T.D. Jakes calls it “living through the dying places.” I believe that says it very well.


In early fall of that year, one phone call and two words changed our lives forever. The storm clouds that had been building in our lives for the past two years had finally burst and nothing would ever again be the same. Our precious child, the “sparkle” in the family, was pregnant. This dear child had ignored all the teachings we had ever drilled into her and now a little life was on its way. We were devastated, deeply wounded and rubbed raw with emotion. My husband and I clung to each other for comfort. We walked around for days as if in mourning over a loss. Indeed, it was a loss–the death of nearly every ideal we had carried with us through our married life; the death of believing that if you do everything as right as you can, it will all turn out “good.” And now the consequences this child had screamed at us that would be hers to carry were ours to carry as well. The consequences of our baby’s behavior affected every single member of her family, and still do to this day.

For years my husband and I taught our children about the umbrella of protection in their lives. We drew an umbrella and explained to them that God was the cover of the family; under that was the husband, appointed by God as the head of the family; next came the wife, who was under the authority of the husband; and then came the children, who were under the authority of their parents. We cautioned them to stay safe under the umbrella, to obey God’s order of family “government.” Safety could be found under that umbrella. But if any member should step out from under the authority of God and change the order of things, devastation could occur.

At about the age of 16 our daughter began stepping out from under. We spent hours wondering where she was. We grounded her, and she found a way to sneak out. She lied about where she was going; she laid out of school; she did most of the things that a child in rebellion against God does. Of course, much of this we found out after the fact. Our discipline did not deter her; she always found a way around it. And then, the month before she left for college, she spent a few days with a friend in another town and during a drunken spree, it happened.

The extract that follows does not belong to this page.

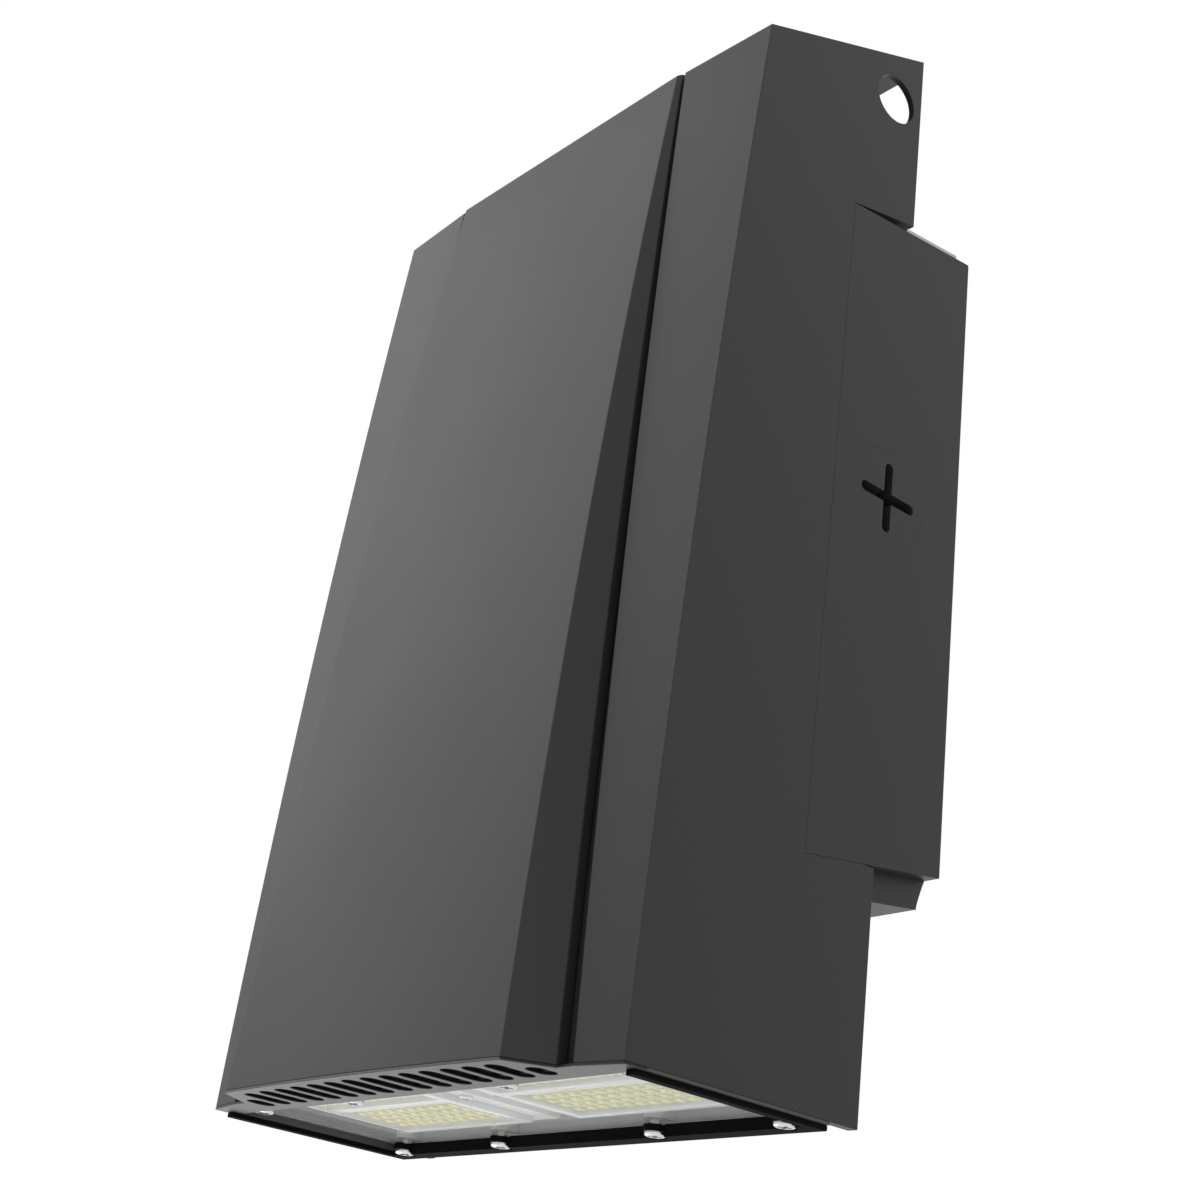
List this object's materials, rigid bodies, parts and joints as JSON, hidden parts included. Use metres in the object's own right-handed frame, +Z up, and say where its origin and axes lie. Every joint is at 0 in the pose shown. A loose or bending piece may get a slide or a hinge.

That phone call was only the beginning. Today that precious child of ours has three children. She continues to live in our home, and we spend large amounts of time and money to help her support her little family. Why do we do it? Are we stupid? Maybe. But, more than stupid, we are children of God, forgiven by His grace, recipients of His mercy. We cannot find it in our spiritual belief system to throw our daughter out, because not only her life, but the lives of three precious beautiful little boys would also be affected.

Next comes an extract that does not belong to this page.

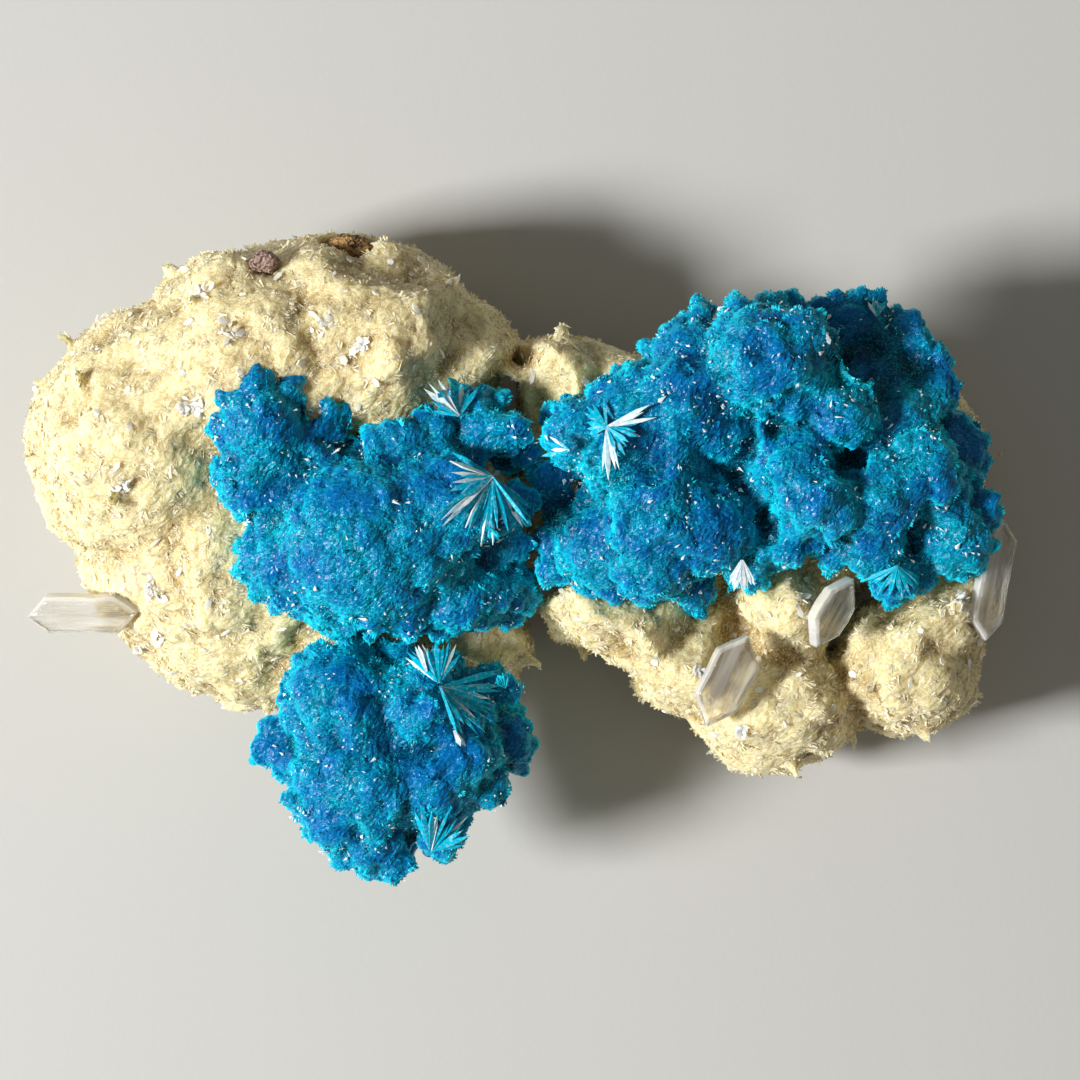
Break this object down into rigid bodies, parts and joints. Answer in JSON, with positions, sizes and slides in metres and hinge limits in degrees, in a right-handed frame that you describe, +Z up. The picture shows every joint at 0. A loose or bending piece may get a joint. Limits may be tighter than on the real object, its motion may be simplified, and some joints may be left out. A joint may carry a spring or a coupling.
{
  "type": "cavansite mineral specimen",
  "caption": "Loose mineral specimen: blue cavansite rosettes on a cream stilbite druse with clear stilbite blades, lying on a flat base.",
  "frame": {"origin": "middle of the specimen's footprint, on the plane that it rests on", "axes": "+X along the specimen's length towards its east end, +Z up, out of the face that shows the cavansite"},
  "size_m": [0.0664, 0.0436, 0.0223],
  "materials": {
    "stilbite_druse": "cream druse of small pearly crystals",
    "cavansite": "vivid blue needle rosettes with turquoise tips, vitreous",
    "clear_stilbite": "clear to milky, pearly on the broad faces",
    "basalt": "rough matte weathered brown"
  },
  "bodies": {
    "root": {"stilbite_matrix": "stilbite_druse", "cavansite_west": "cavansite", "cavansite_east": "cavansite", "cavansite_south": "cavansite", "stilbite_blade_left": "clear_stilbite", "stilbite_blade_front": "clear_stilbite", "stilbite_blade_shaded": "clear_stilbite", "stilbite_blade_right": "clear_stilbite", "basalt_chip_large": "basalt", "basalt_chip_small": "basalt"}
  },
  "joints": []
}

Has she returned to the roots of the Christian lifestyle we taught her as a child? No. She resists God, because even though He promises He WILL, she can’t imagine Him ever being able to forgive her. She has not reached her “woman-at-the-well” desperation point yet. So we hold on, praying that God will be able to get through to her because of our love and the love of our church folks.

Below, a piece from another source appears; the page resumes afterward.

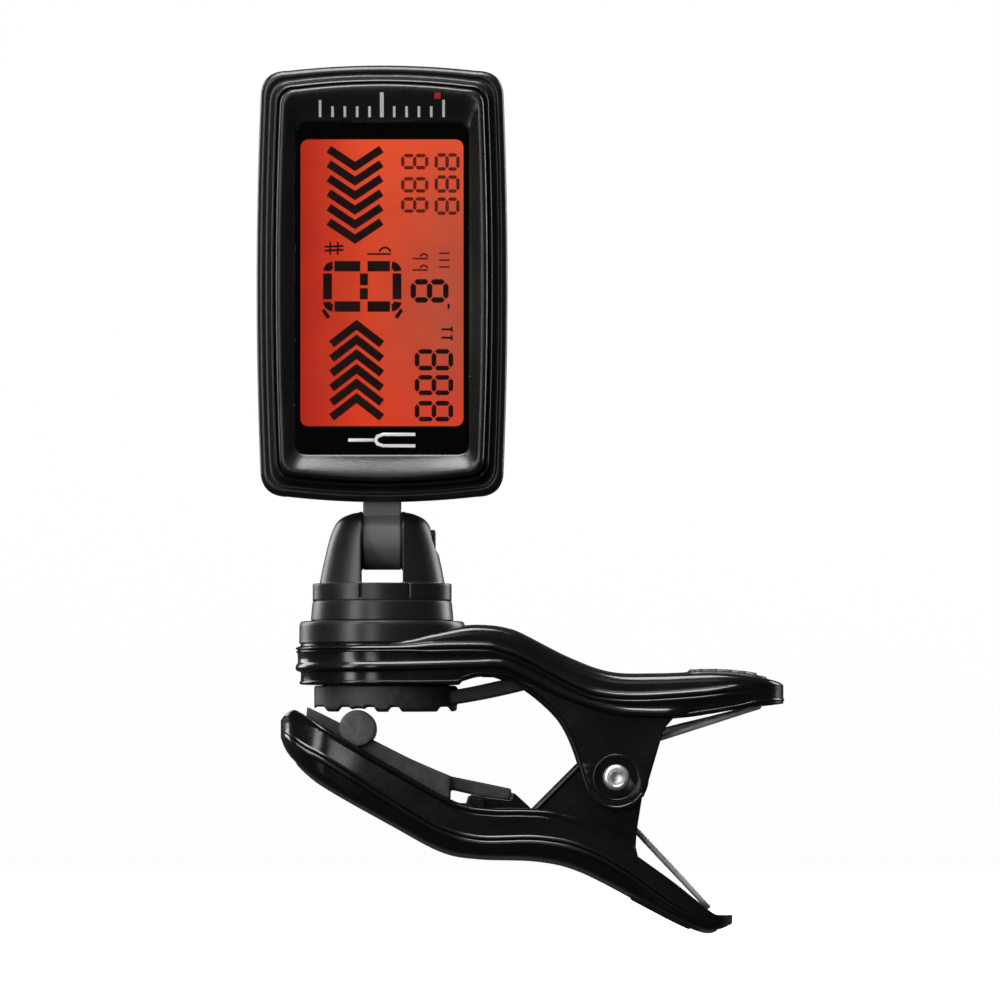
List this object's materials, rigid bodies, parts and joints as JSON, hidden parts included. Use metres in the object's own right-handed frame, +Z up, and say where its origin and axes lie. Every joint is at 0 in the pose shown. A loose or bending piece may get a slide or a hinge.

We have given up our “empty-nest” years and have become fully involved in the lives of our little buddies. The only real man they have on a daily basis is their grandfather—and he is a real man. He has taught them things their birth fathers should be teaching them. It is he who spends hours playing outside with them, telling them stories, and showing them how to be a man. I am simply grandma—the person they run to when all else in life seems too harsh for them. The arms of this grandmother are their comfort zone, and believe me when I tell you many evenings these arms are full with all three of my buddies. They even have their “side” they usually sit on—the 6-year-old on the right, the 3-year-old on the left and the baby in the middle (I have to get a bigger chair!).

On more than one occasion I have held my heart in anguish over the lives that have been affected because of one individual in our family who decided to experience life out from under the umbrella. The consequences of the actions out from under are lived by our precious daughter first, next her darling little ones, and then those who love her and help her as God would have us do. It’s not an easy life. Some days we are angry at our lot. When we are able to discuss it together, though, my husband and I always come to the point of acceptance that we have so much to learn and share from these circumstances—circumstances that will make my husband a better pastor, and me a better encourager and comforter.

Will it also make our daughter better in the end? I believe God keeps His promises and in time we will see this come to pass.

This one thing I do know—God is good, all the time. He will be glorified by these circumstances. This I believe.